Quando Donald Trump estava concorrendo para presidente, eu sabia que isso não era boa coisa. Eu sabia que ele estava falando diretamente para um profundo e terrível impulso que habita dentro de milhares de meus compatriotas. Mas eu me sentia isolada disso, e tinha de ficar me relembrando, o tempo todo, que isso era algo real. Isso se deveu, em parte, ao fato de que, naquele momento, eu já morava fora dos Estados Unidos havia seis anos; e também porque, por conta dos grupos de pessoas que construí à minha volta, meus feeds de mídia social eram totalmente desprovidos do ódio que eu sabia que muitos outros estavam se deparando. Eles estavam, ao contrário, gritando com a raiva, o medo e a resistência que eu sentia – ou até mais.

Passando para os dias de hoje, o Brasil – um país onde vivi por apenas dois anos, mas que ainda ocupa um lugar especial no meu coração e na minha visão de mundo – está no meio de seu próprio confronto, com o tipo de ódio e impulsos antidemocráticos que tomaram conta do meu próprio país. E por razões que ainda me deparo, todos os dias que eu faço login no meu Facebook, estou vendo mais e mais pessoas apoiando um candidato que, a mim, parece totalmente sem condições de ser defendido. Eu não vejo qualquer semelhança – baseada no que eu entendo sobre raça, classe ou região – entre aqueles que se vestem com o falso nacionalismo azul e verde junto ao nome de Bolsonaro, e aqueles cujo perfil permanece vermelho para Haddad.

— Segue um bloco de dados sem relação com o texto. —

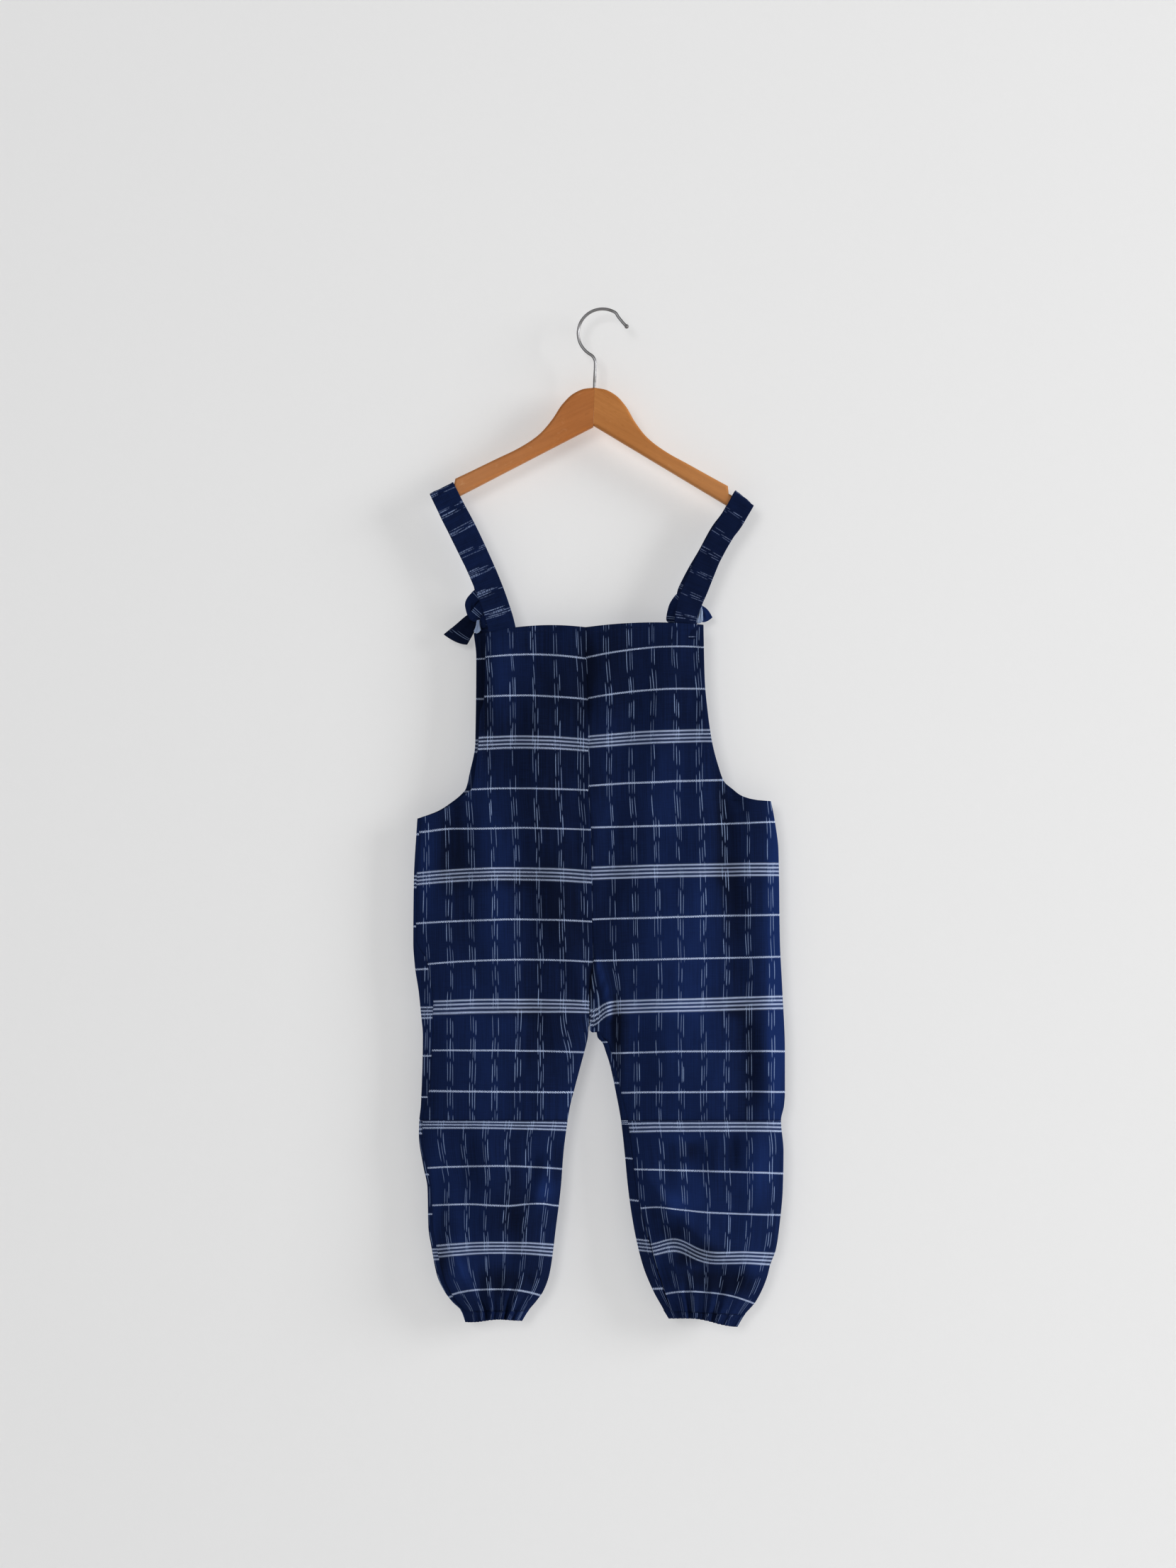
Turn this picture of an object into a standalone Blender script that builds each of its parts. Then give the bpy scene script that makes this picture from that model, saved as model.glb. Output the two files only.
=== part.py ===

Relacionando especialmente com a região Norte, onde morei, e não apenas a paisagem razoavelmente urbana de Belém, mas com o sul do Pará, onde as estradas permanecem sem asfalto e há outdoors amarelados prometendo a eletricidade que nunca chegou, eu custo a entender como as pessoas daqueles lugares que, pelo que eu vejo, são as receptoras do apoio do PT e do escárnio de Bolsonaro, poderiam apoiar alguém cuja definição fundamental de Brasil os deixará ainda mais para trás do que já estão.

Nos Estados Unidos, eu não apenas estava muito distante dos partidários de Trump, em virtude de minha classe e raça (e, é claro, meu status de expatriada), mas também quase totalmente protegida de suas políticas. No Brasil, enquanto assisto à luta todos os dias em meu feed de notícias – em uma terra que amo, mas que sempre sofro pelo progresso que ainda não veio –, vejo pessoas que estarão muito menos protegidas do mal que Bolsonaro pode fazer, e ainda o apoiarão.

Assim como vi em 2016, vejo pessoas dizendo que não querem perder amigos por causa da política – o que parece correto, em teoria. Mas já não estamos falando de política, estamos falando sobre a identidade de um país, e de quem pertence a ele. Essa resposta deveria ser “a todas as pessoas”, independentemente de raça, sexo ou orientação. Esse é o valor pelo qual se deve votar, e pelo qual vale a pena lutar e proteger.